Reducing costs in the supply chain is essential given high inflation, consumers feeling squeezed and the rising cost of borrowing. ‘But we are seeing a lot of cost-out programmes that are either not very ambitious or have stalled, or they’re not hitting the bottom line,’ Cooper says.

He adds: ‘CFOs have a duty to challenge the ambitions of supply chains. If the supply chain people are blaming inflation, saying that eventually it’ll come down and everything will be fine, I wouldn’t take that as an answer.

‘All actions require cross-functional arbitrated decision-making based on facts. CFOs need to act as arbitrators between the business and commercial functions that simply demand products and innovation without a thought to production cost and supply chain. Every new flavour, new colour, different pack size, etc, will have massive implications.

‘CFOs need to help the business understand the cost of changes to products; and the commercial side needs to understand and justify requests or remove a cost point if they want to add another.’

Regulatory impact

Also needed is a good understanding of trade – barriers, intellectual property, digital regulation, cross-border carbon tariffs to name a few. The EU Carbon Border Adjustment Mechanism (CBAM), for example, comes into force in January, creating significant reporting requirements and increased costs on high carbon content bought in materials (more on this in AB in coming weeks).

‘There is a knowledge gap among businesses in understanding and interpreting the regulatory position and the need to lobby government,’ Cooper says. ‘CFOs can play a strategic role managing the changing face of regulation, tariffs and protectionism.’

Businesses need to think about the changing nature of tax structures and their supply chains.
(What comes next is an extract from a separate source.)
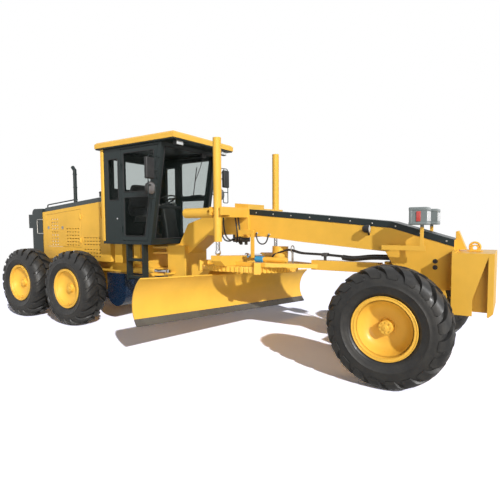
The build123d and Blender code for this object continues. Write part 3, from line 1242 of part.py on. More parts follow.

Many have been set up on the ‘principal’ model, with a legal entity established in a low-cost, low-tax jurisdiction to create and operate a supply chain there.

‘We’re starting to see the breaking up of tax hubs and the emergence of a multihub model’

‘This is evolving for multiple reasons, one of which is we have got global minimum tax rates now and proliferation of incentives and tariffs,’ Cooper says. ‘Lots of grants – for example, relating to energy transition – can be 50% of the cost of capital equipment. It’s resetting the role of tax and incentives, and it’s fundamental to the economics of, and the cost of reconfiguring, the supply chain.’

But how do you organise management hubs when the era of setting up an HQ hub overseas is now being challenged? ‘With the more complicated tax and tariff structures, the cost and scarcity of talent and needing to be nearer to your customers, we’re starting to see the breaking up of tax hubs and a need to put them in different places – a multihub model,’ says Cooper.

Any changes in supply chain management will require investment, but it doesn’t need to be done all at once – it’s a journey. ‘You need an evolutionary strategy, a roadmap,’ Cooper says. ‘It will take time, and the CFO needs to be at the centre of it.’

New-shoring

One measure to mitigate supply chain risk has been the move to ‘friendshoring’ – strengthening production networks with like-minded countries. It is a strategy favoured by the US government.

However, despite some global measures to ensure supply of critical materials – including recent legislation in the US and EU to ensure semiconductors are produced in the home countries – bilateral trade flows between the US and China reached a record high of US$691bn in 2022. The EU posted a widening negative trade balance in 2022 of nearly €400bn with China, its largest trading partner.

Nevertheless, supply chains do seem to be heading back home. EY’s 2022 report Why global industrial supply chains are decoupling found that 55% of companies based in Europe had nearshored or reshored in the previous 24 months, and 61% said they had made significant changes to their supplier bases.